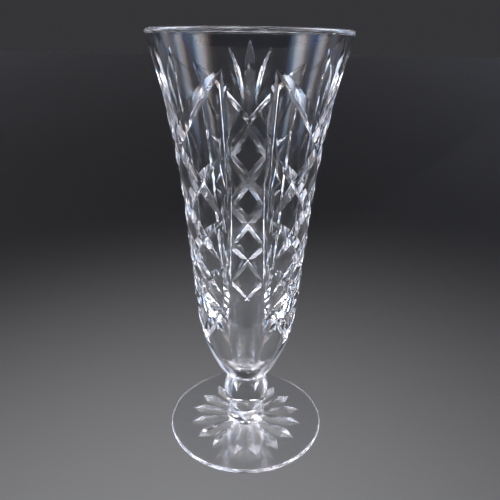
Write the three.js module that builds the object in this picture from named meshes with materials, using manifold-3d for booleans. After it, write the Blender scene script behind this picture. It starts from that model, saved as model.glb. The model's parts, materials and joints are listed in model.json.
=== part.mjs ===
// A footed cut crystal vase: a tall flared bowl on a beaded knop, a short stem collar and a round foot.
// Millimetres, +Z up. The origin is the middle of the foot's underside, and -Y is the front.
import * as THREE from 'three';
import { mergeVertices } from 'three/addons/utils/BufferGeometryUtils.js';
import Module from 'manifold-3d';

const wasm = await Module();
wasm.setup();

const DEG = Math.PI / 180;

// Driving dimensions
const HEIGHT = 254;
const RIM_RADIUS = 55.2;
const FOOT_RADIUS = 52;
const FOOT_EDGE = 3;
const FOOT_TOP = 4.5;
const COLLAR_TOP = 14.7;
const KNOP_TOP = 39.7;
const KNOP_RADIUS = 14.8;
const KNOP_CORE = 8;
const KNOP_MIDDLE = 26.2;
const KNOP_DROP = 13.8;
const KNOP_RISE = 15.8;
const STEM_RADIUS = 11.5;
const COLLAR_RADIUS = 13;
const CAVITY_BOTTOM = 51;
const CAVITY_SHOULDER = 135;
const RIM_WALL = 3.4;
const WAIST_WALL = 5.2;
const LATHE_SEGMENTS = 54;

// Cuts in the bowl: columns of crossed cuts in rows, with a plain panel between two columns
const COLUMNS = 3;
const COLUMN_HALF = 46 * DEG;
const ROW_HALF = 39 * DEG;
const CROSSINGS = [197, 163, 135, 109, 76.5];
const TOP_TIP = 237;
const TOP_HALF = 46 * DEG;
const TIP_BELOW_CROSSING = 3.5;
const BEYOND_CROSSING = 0.9;
const BEYOND_LOWEST = 0.16;
const FAN_TIP = 248.5;
const FAN_FOOT = 201;
const FAN_SIDE_TIP = 245.5;
const FAN_SIDE_FOOT = 207;
const FAN_SPREAD = 16 * DEG;
const FAN_FOOT_SPREAD = 5 * DEG;
const EDGE_CUT_TIP = 236;
const EDGE_CUT_FOOT = 89;
const EDGE_FOOT_HALF = 40.5 * DEG;
const TOP_CUT_WIDTH = 7.8;
const ROW_CUT_WIDTH = 7.4;
const EDGE_CUT_WIDTH = 6;
const CUT_HALF_ANGLE = 57 * DEG;

// How blunt the tips of each kind of cut are: a higher number keeps the depth closer to the tip
const BLUNT_CROSSED = 5;
const BLUNT_FAN = 3;
const BLUNT_FAN_SIDE = 2;
const BLUNT_EDGE = 8;

// Star cut under the foot
const STAR_RAYS = 16;
const STAR_INNER = 1.5;
const STAR_OUTER = 38.5;
const STAR_WIDEST = 0.78;
const STAR_RAY_WIDTH = 9.6;
const STAR_HALF_ANGLE = 72 * DEG;
const STAR_INNER_SHARE = 0.25;

// How far each cutter stands out of the glass
const CUTTER_LIFT = 1;

// --- Outlines -------------------------------------------------------------------------------------

// A spline through points, each a radius and a height, that also gives the radius at any height
function outlineThrough(points) {
  const curve = new THREE.SplineCurve(points.map(([radius, height]) => new THREE.Vector2(radius, height)));
  const samples = curve.getPoints(240);
  const first = samples[0];
  const last = samples[samples.length - 1];
  const radiusAt = height => {
    if (height <= first.y) return first.x;
    if (height >= last.y) return last.x;
    const above = samples.findIndex(point => point.y > height);
    const low = samples[above - 1];
    const high = samples[above];
    return THREE.MathUtils.mapLinear(height, low.y, high.y, low.x, high.x);
  };
  return { curve, radiusAt };
}

// The outside of the bowl, from the knop to the rim
const bowlOutline = outlineThrough([
  [STEM_RADIUS, KNOP_TOP],
  [17.4, 46.2],
  [22.9, 56.5],
  [27.6, 69.5],
  [31.7, 91],
  [35, 128],
  [39.6, 175],
  [46.6, 218.5],
  [RIM_RADIUS, HEIGHT],
]);
const bowlRadius = bowlOutline.radiusAt;

// The hollow: a thin wall above its shoulder, and below it a cone that ends in a round bottom
const cavityOutline = outlineThrough([
  [0, CAVITY_BOTTOM],
  [6, CAVITY_BOTTOM + 1.8],
  [10.5, 58.5],
  [14.2, 69],
  [18.5, 82],
  [23.5, 97],
  [27.8, 114],
  [bowlRadius(CAVITY_SHOULDER) - WAIST_WALL, CAVITY_SHOULDER],
  [bowlRadius(175) - 4.6, 175],
  [bowlRadius(218.5) - 3.8, 218.5],
  [RIM_RADIUS - RIM_WALL, HEIGHT],
]);

// Points along part of an ellipse around (radius, height); the angles are in degrees
function arc(radius, height, reachOut, reachUp, from, to, steps) {
  return Array.from({ length: steps + 1 }, (unused, i) => {
    const angle = THREE.MathUtils.lerp(from, to, i / steps) * DEG;
    return new THREE.Vector2(radius + reachOut * Math.cos(angle), height + reachUp * Math.sin(angle));
  });
}

// --- Solids ---------------------------------------------------------------------------------------

function toManifold(geometry) {
  geometry.deleteAttribute('normal');
  geometry.deleteAttribute('uv');
  const merged = mergeVertices(geometry, 1e-5);
  return new wasm.Manifold(new wasm.Mesh({
    numProp: 3,
    vertProperties: new Float32Array(merged.attributes.position.array),
    triVerts: new Uint32Array(merged.index.array),
  }));
}

function toGeometry(solid) {
  const mesh = solid.getMesh();
  const geometry = new THREE.BufferGeometry();
  geometry.setAttribute('position', new THREE.BufferAttribute(mesh.vertProperties, 3));
  geometry.setIndex(new THREE.BufferAttribute(mesh.triVerts, 1));
  geometry.computeVertexNormals();
  return geometry;
}

// A solid turned about Z from an outline that starts and ends on the axis
function turned(points) {
  return toManifold(new THREE.LatheGeometry(points, LATHE_SEGMENTS).rotateX(90 * DEG));
}

// A V-shaped cutter: a three-sided prism bent along a surface. frameAt(u) gives the surface point,
// its outward normal and the direction across the cut, and depthAt(u) the depth, for u from 0 to 1.
function grooveCutter(frameAt, depthAt, halfAngle, steps) {
  const prism = new THREE.CylinderGeometry(1, 1, 1, 3, steps);
  const corners = prism.attributes.position;
  for (let i = 0; i < corners.count; i += 1) {
    const u = corners.getY(i) + 0.5;
    const across = corners.getX(i) / Math.sin(120 * DEG);
    const inward = (corners.getZ(i) + 0.5) / 1.5;
    const { point, normal, side } = frameAt(u);
    const reach = CUTTER_LIFT + depthAt(u);
    const place = point.clone()
      .addScaledVector(normal, CUTTER_LIFT - reach * inward)
      .addScaledVector(side, across * reach * Math.tan(halfAngle));
    corners.setXYZ(i, place.x, place.y, place.z);
  }
  return toManifold(prism);
}

// --- Cuts in the bowl -----------------------------------------------------------------------------

function bowlPoint(angle, height) {
  const radius = bowlRadius(height);
  return new THREE.Vector3(radius * Math.sin(angle), -radius * Math.cos(angle), height);
}

function bowlNormal(angle, height) {
  const slope = (bowlRadius(height + 1) - bowlRadius(height - 1)) / 2;
  return new THREE.Vector3(Math.sin(angle), -Math.cos(angle), -slope).normalize();
}

// A cut between two places on the bowl, each an angle and a height. It is deepest half way.
function bowlCut([angleA, heightA], [angleB, heightB], width, bluntness) {
  const angleAt = u => THREE.MathUtils.lerp(angleA, angleB, u);
  const heightAt = u => THREE.MathUtils.lerp(heightA, heightB, u);
  const pointAt = u => bowlPoint(angleAt(u), heightAt(u));
  const nudge = 0.01;
  const frameAt = u => {
    const normal = bowlNormal(angleAt(u), heightAt(u));
    const along = pointAt(u + nudge).sub(pointAt(u - nudge));
    return { point: pointAt(u), normal, side: normal.clone().cross(along).normalize() };
  };
  const fullDepth = width / 2 / Math.tan(CUT_HALF_ANGLE);
  const depthAt = u => fullDepth * (1 - Math.abs(2 * u - 1) ** bluntness);
  const steps = 5 + Math.ceil(Math.abs(angleA - angleB) / (16 * DEG));
  return grooveCutter(frameAt, depthAt, CUT_HALF_ANGLE, steps);
}

// The two cuts that cross at one height. The lowest pair meets there and ends, as a V.
function crossedCuts(centre, row) {
  const crossing = CROSSINGS[row];
  const isTop = row === 0;
  const isLowest = row === CROSSINGS.length - 1;
  const tip = isTop ? TOP_TIP : CROSSINGS[row - 1] - TIP_BELOW_CROSSING;
  const half = isTop ? TOP_HALF : ROW_HALF;
  const beyond = isLowest ? BEYOND_LOWEST : BEYOND_CROSSING;
  const width = isTop ? TOP_CUT_WIDTH : ROW_CUT_WIDTH;
  return [-1, 1].map(hand => bowlCut(
    [centre + hand * half, tip],
    [centre - hand * half * beyond, crossing - (tip - crossing) * beyond],
    width,
    BLUNT_CROSSED,
  ));
}

// Three leaves that rise from the top crossing
function fanCuts(centre) {
  const middle = bowlCut([centre, FAN_TIP], [centre, FAN_FOOT], TOP_CUT_WIDTH, BLUNT_FAN);
  const sides = [-1, 1].map(hand => bowlCut(
    [centre + hand * FAN_SPREAD, FAN_SIDE_TIP],
    [centre + hand * FAN_FOOT_SPREAD, FAN_SIDE_FOOT],
    ROW_CUT_WIDTH,
    BLUNT_FAN_SIDE,
  ));
  return [middle, ...sides];
}

// The long upright cuts that part a column from the plain panels beside it. They lean in a little,
// so that the panels keep more of their width towards the foot.
function edgeCuts(centre) {
  return [-1, 1].map(hand => bowlCut(
    [centre + hand * COLUMN_HALF, EDGE_CUT_TIP],
    [centre + hand * EDGE_FOOT_HALF, EDGE_CUT_FOOT],
    EDGE_CUT_WIDTH,
    BLUNT_EDGE,
  ));
}

function columnCuts(centre) {
  const crossed = CROSSINGS.flatMap((height, row) => crossedCuts(centre, row));
  return [...crossed, ...fanCuts(centre), ...edgeCuts(centre)];
}

// --- Pieces ---------------------------------------------------------------------------------------

function makeBowl() {
  const lip = RIM_WALL / 2;
  const outside = bowlOutline.curve.getPoints(15).slice(0, -1);
  const rim = arc(RIM_RADIUS - lip, HEIGHT - lip, lip, lip, 0, 180, 4);
  const inside = cavityOutline.curve.getPoints(14).slice(1, -1).reverse();
  const start = new THREE.Vector2(0, KNOP_TOP);
  const end = new THREE.Vector2(0, CAVITY_BOTTOM);
  const blank = turned([start, ...outside, ...rim, ...inside, end]);
  const cuts = [];
  for (let column = 0; column < COLUMNS; column += 1) {
    cuts.push(...columnCuts((180 + column * 360 / COLUMNS) * DEG));
  }
  return blank.subtract(wasm.Manifold.union(cuts));
}

// The bead under the bowl, drawn in to the stem at both ends
function makeKnop() {
  const reach = KNOP_RADIUS - KNOP_CORE;
  return turned([
    new THREE.Vector2(0, COLLAR_TOP),
    new THREE.Vector2(STEM_RADIUS, COLLAR_TOP),
    ...arc(KNOP_CORE, KNOP_MIDDLE, reach, KNOP_DROP, -55, 0, 6).slice(0, -1),
    ...arc(KNOP_CORE, KNOP_MIDDLE, reach, KNOP_RISE, 0, 57, 6),
    new THREE.Vector2(STEM_RADIUS, KNOP_TOP),
    new THREE.Vector2(0, KNOP_TOP),
  ]);
}

// The stem's last ring, which widens towards the foot
function makeCollar() {
  const flare = COLLAR_RADIUS - STEM_RADIUS;
  return turned([
    new THREE.Vector2(0, FOOT_TOP),
    ...arc(STEM_RADIUS, FOOT_TOP, flare, COLLAR_TOP - FOOT_TOP, 0, 90, 6),
    new THREE.Vector2(0, COLLAR_TOP),
  ]);
}

// A cutter for one ray of the star: narrow at the stem, widest near its outer point
function starRay(angle) {
  const outward = new THREE.Vector3(Math.sin(angle), -Math.cos(angle), 0);
  const down = new THREE.Vector3(0, 0, -1);
  const side = down.clone().cross(outward);
  const fullDepth = STAR_RAY_WIDTH / 2 / Math.tan(STAR_HALF_ANGLE);
  const frameAt = u => {
    const point = outward.clone().multiplyScalar(THREE.MathUtils.lerp(STAR_INNER, STAR_OUTER, u));
    return { point, normal: down, side };
  };
  const depthAt = u => {
    const growing = THREE.MathUtils.lerp(STAR_INNER_SHARE, 1, u / STAR_WIDEST);
    const closing = (1 - u) / (1 - STAR_WIDEST);
    return fullDepth * Math.min(growing, closing);
  };
  return grooveCutter(frameAt, depthAt, STAR_HALF_ANGLE, 6);
}

function makeFoot() {
  const edge = FOOT_EDGE / 2;
  const steps = 5;
  const dome = Array.from({ length: steps + 1 }, (unused, i) => new THREE.Vector2(
    THREE.MathUtils.lerp(FOOT_RADIUS - edge, COLLAR_RADIUS, i / steps),
    THREE.MathUtils.lerp(FOOT_EDGE, FOOT_TOP, (i / steps) ** 1.6),
  ));
  const blank = turned([
    new THREE.Vector2(0, 0),
    ...arc(FOOT_RADIUS - edge, edge, edge, edge, -90, 80, 4),
    ...dome,
    new THREE.Vector2(0, FOOT_TOP),
  ]);
  const rays = Array.from({ length: STAR_RAYS }, (unused, k) => starRay((k + 0.5) * 360 / STAR_RAYS * DEG));
  return blank.subtract(wasm.Manifold.union(rays));
}

// --- Assembly -------------------------------------------------------------------------------------

function crystalMesh(name, solid) {
  const material = new THREE.MeshStandardMaterial({ color: 0xdfe6ee, roughness: 0.03, metalness: 0 });
  const mesh = new THREE.Mesh(toGeometry(solid), material);
  mesh.name = name;
  return mesh;
}

const vase = new THREE.Group();
vase.add(crystalMesh('bowl', makeBowl()));
vase.add(crystalMesh('knop', makeKnop()));
vase.add(crystalMesh('stem_collar', makeCollar()));
vase.add(crystalMesh('foot', makeFoot()));

export default vase;
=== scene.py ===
"""Looks for a footed cut crystal vase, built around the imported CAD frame. Metres, +Z up, front at -Y."""

import json
import math

import bpy
import numpy as np
from mathutils import Matrix, Vector

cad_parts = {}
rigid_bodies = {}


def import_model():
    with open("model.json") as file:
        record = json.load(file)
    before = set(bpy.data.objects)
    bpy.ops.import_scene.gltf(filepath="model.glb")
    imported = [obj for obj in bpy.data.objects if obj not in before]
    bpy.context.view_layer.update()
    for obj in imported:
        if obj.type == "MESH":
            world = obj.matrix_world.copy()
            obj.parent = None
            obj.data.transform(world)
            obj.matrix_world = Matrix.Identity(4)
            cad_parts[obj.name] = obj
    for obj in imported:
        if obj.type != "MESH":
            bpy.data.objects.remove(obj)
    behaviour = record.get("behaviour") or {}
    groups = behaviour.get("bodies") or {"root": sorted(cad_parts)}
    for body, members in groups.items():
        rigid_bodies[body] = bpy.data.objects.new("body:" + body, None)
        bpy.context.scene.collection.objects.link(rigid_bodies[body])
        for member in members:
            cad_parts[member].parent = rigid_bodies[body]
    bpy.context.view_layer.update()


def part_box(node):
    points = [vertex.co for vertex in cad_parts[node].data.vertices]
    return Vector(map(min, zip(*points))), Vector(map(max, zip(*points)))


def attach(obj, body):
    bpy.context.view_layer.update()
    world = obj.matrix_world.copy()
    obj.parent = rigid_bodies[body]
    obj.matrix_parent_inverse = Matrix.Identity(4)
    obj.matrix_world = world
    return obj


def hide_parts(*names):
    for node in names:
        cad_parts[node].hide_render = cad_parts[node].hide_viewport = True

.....

DIRECTIONS FOR THIS TASK
Beginning at the first line above, repeat exactly until the line containing "const LATHE_SEGMENTS = 54;", which is included.

FINISHED ANSWER
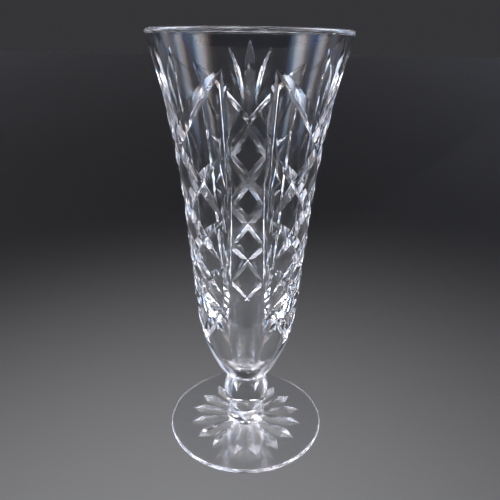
Write the three.js module that builds the object in this picture from named meshes with materials, using manifold-3d for booleans. After it, write the Blender scene script behind this picture. It starts from that model, saved as model.glb. The model's parts, materials and joints are listed in model.json.
=== part.mjs ===
// A footed cut crystal vase: a tall flared bowl on a beaded knop, a short stem collar and a round foot.
// Millimetres, +Z up. The origin is the middle of the foot's underside, and -Y is the front.
import * as THREE from 'three';
import { mergeVertices } from 'three/addons/utils/BufferGeometryUtils.js';
import Module from 'manifold-3d';

const wasm = await Module();
wasm.setup();

const DEG = Math.PI / 180;

// Driving dimensions
const HEIGHT = 254;
const RIM_RADIUS = 55.2;
const FOOT_RADIUS = 52;
const FOOT_EDGE = 3;
const FOOT_TOP = 4.5;
const COLLAR_TOP = 14.7;
const KNOP_TOP = 39.7;
const KNOP_RADIUS = 14.8;
const KNOP_CORE = 8;
const KNOP_MIDDLE = 26.2;
const KNOP_DROP = 13.8;
const KNOP_RISE = 15.8;
const STEM_RADIUS = 11.5;
const COLLAR_RADIUS = 13;
const CAVITY_BOTTOM = 51;
const CAVITY_SHOULDER = 135;
const RIM_WALL = 3.4;
const WAIST_WALL = 5.2;
const LATHE_SEGMENTS = 54;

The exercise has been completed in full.